Data Products can take various forms: simple datasets, data feeds, APIs, or even complex analytics dashboards and machine learning models. The critical factor is that they are consumable, providing actionable information, and driving value for the end-user.
A Data Product should have its life cycle, just like any other product. It involves stages such as ideation, development, testing, deployment, and maintenance. This life cycle ensures the product’s relevancy, reliability, and value delivery over time.
What is a Data Mesh?
The Data Mesh is an architectural concept that aims to address the scaling issues associated with traditional monolithic data platforms. As organizations grow, it becomes challenging to manage vast amounts of data from various sources effectively. Centralized data teams often become bottlenecks, hindering the agility and innovation that data-driven decision making can provide.
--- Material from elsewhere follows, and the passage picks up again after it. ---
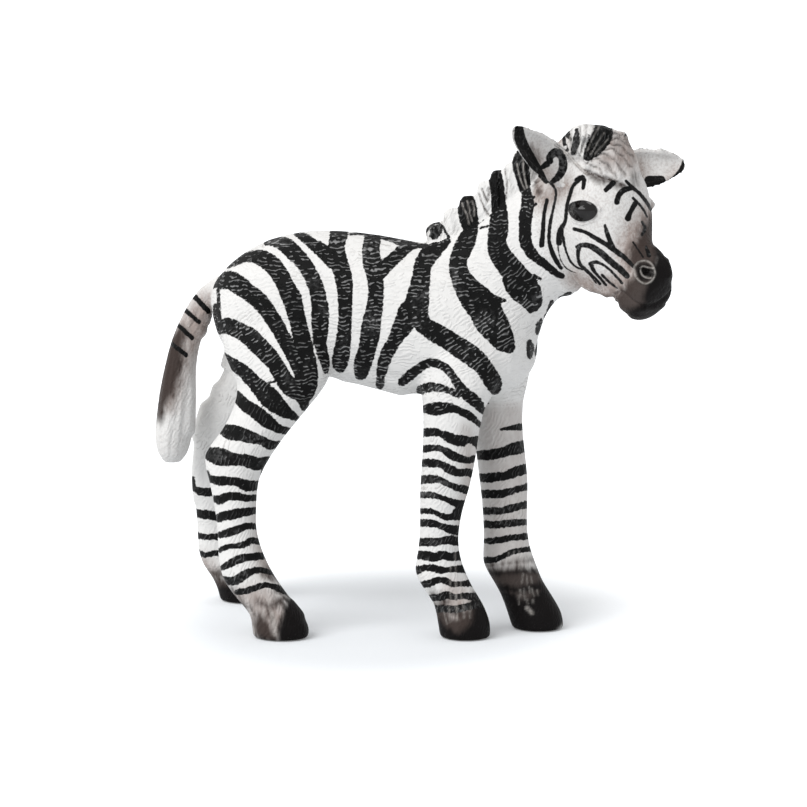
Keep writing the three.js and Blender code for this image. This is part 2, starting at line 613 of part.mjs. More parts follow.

The Data Mesh paradigm decentralizes data ownership and management, aligning it with the business’s domain-driven design. This approach promotes data as a product, assigning ‘Data Product Owners’ within individual business units, making these units both the producers and consumers of their data. In this decentralized architecture, data domains are interconnected, forming a ‘mesh’ that enables data democratization across the organization.
The Four Pillars of the Data Mesh
Embracing the Data Mesh architectural paradigm requires understanding its four fundamental pillars. Each pillar represents an essential aspect of the approach that collectively ensures the successful implementation of a Data Mesh.
- Domain-Oriented Decentralized Data Ownership and Architecture: At the heart of the Data Mesh approach is the decentralization of data ownership. Each business domain in the organization takes ownership of its respective datasets, essentially becoming a mini data platform. This shift replaces the traditionally centralized data ownership model with a decentralized, domain-oriented one. It not only aids in scalability but also empowers domain teams to develop and manage their Data Products, aligning them better with their specific needs and goals.
- Data as a Product: In the Data Mesh paradigm, data is treated as a product with its product owners, lifecycle, and teams. Each team develops and maintains its Data Products, ensuring their relevancy, quality, and utility for both the team and the consumers of this data. The ‘data as a product’ mindset encourages a stronger focus on data quality, availability, and usability.
- Self-Serve Data Infrastructure as a Platform: To support the concept of decentralized data ownership, a self-serve data infrastructure becomes vital. Such infrastructure provides the necessary tooling and platforms to the domain teams, enabling them to independently develop, maintain, and operate their Data Products. This includes tools for data storage, data processing, data security, data discovery, and more.
- Federated Computational Governance: The last pillar of the Data Mesh paradigm is a shift toward federated computational governance. Each team has autonomy over their data and its governance. But in order to succeed, a robust enterprise-wide governance model that’s simple to implement should be in place. Having this ensures adherence to data policies, privacy regulations, and quality standards across all domains. It should provide automation patterns that can be adapted and enforced at scale.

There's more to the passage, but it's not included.